Each year, the Eleanor Roosevelt Global Leadership Institute, a program created by the CPA, sends 12 state lawmakers to advanced developing countries to learn how they deal with issues linked to globalization.

Carolina Zumaran-Jones, director of the Institute, said Shanghai, Xiamen and Guangzhou constitute some of the largest manufacturing centers in the world.

"We wanted to see how they are dealing with economic growth, the environment and human development, particularly in these cities that really are the center of attraction to the impoverished," Zumaran-Jones said.

She said 150 million migrants in the country travel to the manufacturing centers in search of jobs.

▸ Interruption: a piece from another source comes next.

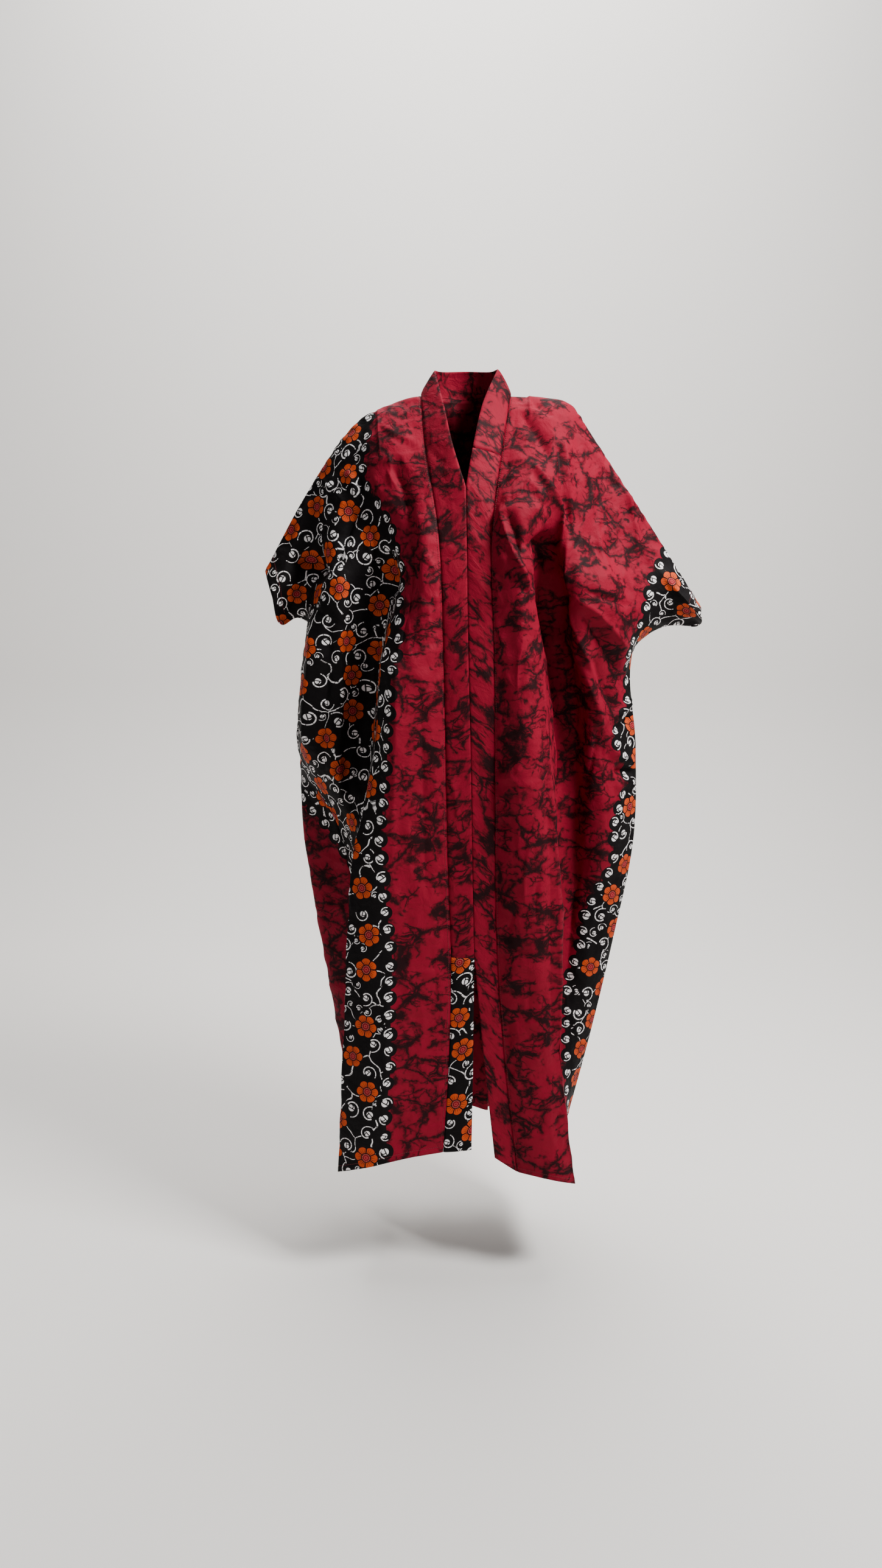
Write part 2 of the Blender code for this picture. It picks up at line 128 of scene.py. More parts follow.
HEM = {
    "right": (
        (-39, -130, -1226), (-87, -142, -1228), (-167, -150, -1243), (-214, -128, -1262),
        (-205, -65, -1268), (-195, -25, -1266), (-191, 10, -1264), (-193, 45, -1260)),
    "left": (
        (85, -132, -1260), (115, -145, -1261), (150, -150, -1267), (182, -135, -1280), (177, -70, -1272),
        (174, -38, -1268), (177, -8, -1263), (182, 25, -1258)),
}
# Free edge of the neck band: collar top down the V, the closed centre line,
# then the open slit.
V_EDGE = {
    "right": ((-52, 2, 39), (-39, -40, -15), (-23, -82, -88), (-4, -106, -149)),
    "left": ((48, 2, 41), (24, -40, -15), (7, -82, -88), (-4, -106, -149)),
}
CENTRE_LINE = ((-4, -106, -149), (-3, -113, -204), (1, -121, -420),
               (5, -119, -560), (8, -117, -720), (12, -119, -892))
SLIT_EDGE = {
    "right": ((12, -119, -892), (11, -125, -1060), (9, -131, -1221)),
    "left": ((12, -119, -892), (28, -126, -1060), (47, -133, -1234)),
}
NECKLINE = ((-48, 46, 3), (0, 66, 2), (45, 46, 3))       # back neck seam
COLLAR_TOP = ((-40, 38, 43), (0, 53, 46), (37, 38, 43))  # free edge behind the neck

# The back: how far it stands off the mid plane, and its soft hanging folds.
BACK_SHARE = (0.25, 0.36, 0.48, 0.59, 0.70, 0.82, 0.93)
BACK_AT_COLLARBONE = (70, 68, 66, 63, 60, 54, 48)
BACK_AT_RIBS = (106, 104, 101, 96, 90, 82, 64)
BACK_DEPTH = {-420: 118, -560: 124, -720: 126, -900: 122, -1080: 112, -1260: 100}
BACK_FOLD = {-420: 3, -560: 6, -720: 9, -900: 12, -1080: 14, -1260: 16}
FOLD_PATTERN = (0.1, 1.0, 0.2, -1.0, -0.1, 0.9, 0.0)
CENTRE_PATTERN = (-0.9, 0.6, -0.9)
BACK_HEM = -1258                      # level of the hem
CENTRE_HEM = -1256                    # level of the hem at the centre back
BACK_DROPS = (0.26, 0.62)             # collarbone and ribs, as shares of the way to the waist
CENTRE_DEPTHS = (78, 110)             # how far the centre back stands off at those two
CENTRE_PLACES = (-45, 0, 45)          # x of the three centre back fold lines
WING_FOLD = (0.86, 30)                # inner fold of the wing: share of its x, extra depth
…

"It's in the urban areas where we found greater parallels and more platforms to discuss," Zumaran-Jones said.

Kerttula said the group visited two rivers in Shanghai polluted with factory toxins and raw sewage. Residents of new ultra-modern high-rise apartments next to one of the rivers prompted the government to clean it with a floating waste-treatment facility, she said.

"When they say sewage, they mean sewage like you wouldn't believe," Kerttula said.

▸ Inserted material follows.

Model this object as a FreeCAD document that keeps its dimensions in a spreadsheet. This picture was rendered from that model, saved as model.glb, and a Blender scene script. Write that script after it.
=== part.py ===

The treatment cleaned only two miles of the river, but chipping away at pollution with small projects is sometimes the only way to tackle bigger problems, she said.

Similarly, on the island of Xiamen, near Taiwan, the city is trying to clean up polluted water to expand tourism in the area. She said fish farms have been removed and that local officials are looking closely at reducing cruise ship pollution.

Kerttula said she hopes to return to China soon to help promote trade with Alaska.

She noted that meetings between Gov. Frank Murkowski and businessmen and government officials from Taiwan earlier this month were a step in developing more trade in Asia.

"Those are the kinds of things we ought to be doing," she said. "(China) is a huge market. They can take all our fish and keep going."

Murkowski met with Taiwan business leaders and Republic of China President Chen Shui-bian earlier this month, noting that several tentative business deals were reached during their 24-hour stay in Alaska.

Kake Foods, Tlingit-Haida Central Council and Raven's Table, a Yakutat smokery, also have teamed up in search of state grants to market smoked salmon in China. Tlingit-Haida said a Chinese seafood company has expressed interest in importing smoked salmon.